KAHMI se-Sulawesi menyerukan gerakan moral dan intelektual bertajuk “Sulawesi Menggugat” pada penutupan Silaturahmi Regional 2025 di Makassar.
BARISAN.CO – Keluarga Besar Korps Alumni Himpunan Mahasiswa Islam (KAHMI) se-Sulawesi mengeluarkan seruan moral bertajuk “Sulawesi Menggugat” pada penutupan Silaturahmi Regional (Silatreg) KAHMI se-Sulawesi yang digelar di Baruga Anging Mammiri, Rumah Jabatan Wali Kota Makassar, Sabtu (11/10/2025).
Pernyataan sikap tersebut dibacakan oleh Asri Tadda, utusan Majelis Wilayah (MW) KAHMI Sulawesi Selatan, sebagai hasil kristalisasi gagasan dan aspirasi selama dua hari pelaksanaan Silatreg.

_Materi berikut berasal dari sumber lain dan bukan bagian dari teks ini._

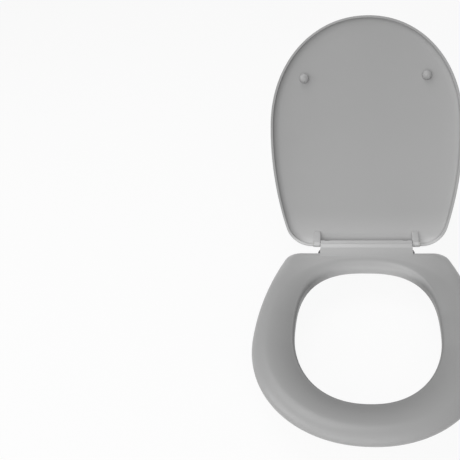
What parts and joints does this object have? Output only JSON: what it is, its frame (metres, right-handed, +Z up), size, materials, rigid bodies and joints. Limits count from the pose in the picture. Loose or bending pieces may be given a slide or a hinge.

Forum ini dihadiri oleh enam Majelis Wilayah dan 68 Majelis Daerah KAHMI dari seluruh wilayah Sulawesi.
Kegiatan hari kedua turut menghadirkan Menteri Kehutanan Raja Juli Antony yang memberikan orasi kenegaraan, Koordinator Presidium Majelis Nasional KAHMI sekaligus Ketua Komisi II DPR RI Muhammad Rifqinizamy Karsayuda, Sekjen MN KAHMI Syamsul Qomar, Koordinator Presidium MW KAHMI Sulsel Ni’matullah, Ketua Panitia Fadriaty AS, serta ratusan tokoh KAHMI lainnya.
Dalam dokumen “Sulawesi Menggugat”, KAHMI menilai Indonesia tengah berada di persimpangan arah pembangunan nasional antara keberpihakan pada rakyat atau kepatuhan pada kekuasaan, antara desentralisasi atau sentralisasi, dan antara idealisme kebangsaan atau pragmatisme kekuasaan.
“Dari Tanah Sulawesi tanah peradaban, tanah pejuang, tanah ilmu kami menggugah nurani bangsa agar pembangunan tidak kehilangan arah dan nilai,” demikian penggalan awal naskah tersebut.
Melalui seruan itu, KAHMI se-Sulawesi menyampaikan tujuh agenda moral dan intelektual penting bagi masa depan bangsa.
Pertama, Program Makan Bergizi Gratis (MBG) harus dijalankan sebagai tanggung jawab negara, bukan proyek politik, serta memastikan pemerataan akses bagi masyarakat yang membutuhkan.
Kedua, reformasi Polri harus dilakukan secara transparan dan partisipatif dengan pelibatan publik, agar keadilan tidak menjadi barang langka.
Ketiga, KAHMI menyerukan pemberantasan korupsi yang menyeluruh dan independen, memperkuat peran KPK, Polri, dan Kejaksaan secara konsisten tanpa pandang bulu.
Keempat, pengelolaan sumber daya alam (SDA) perlu dijalankan secara adil dan berkelanjutan, menolak praktik oligarki eksploitasi, serta mendorong Participating Interest (PI) minimal 25 persen dari laba bersih sektor SDA untuk daerah penghasil.
Kelima, KAHMI menilai sistem pemilu perlu dievaluasi agar lebih bermoral dan representatif dengan revisi undang-undang pemilu, pilkada, dan partai politik, sehingga demokrasi melahirkan pemimpin berintegritas.
Keenam, reposisi otonomi daerah menjadi fokus agar desentralisasi berjalan efektif di tingkat provinsi, dengan memperkuat peran provinsi dalam pengelolaan potensi ekonomi dan pembangunan wilayah.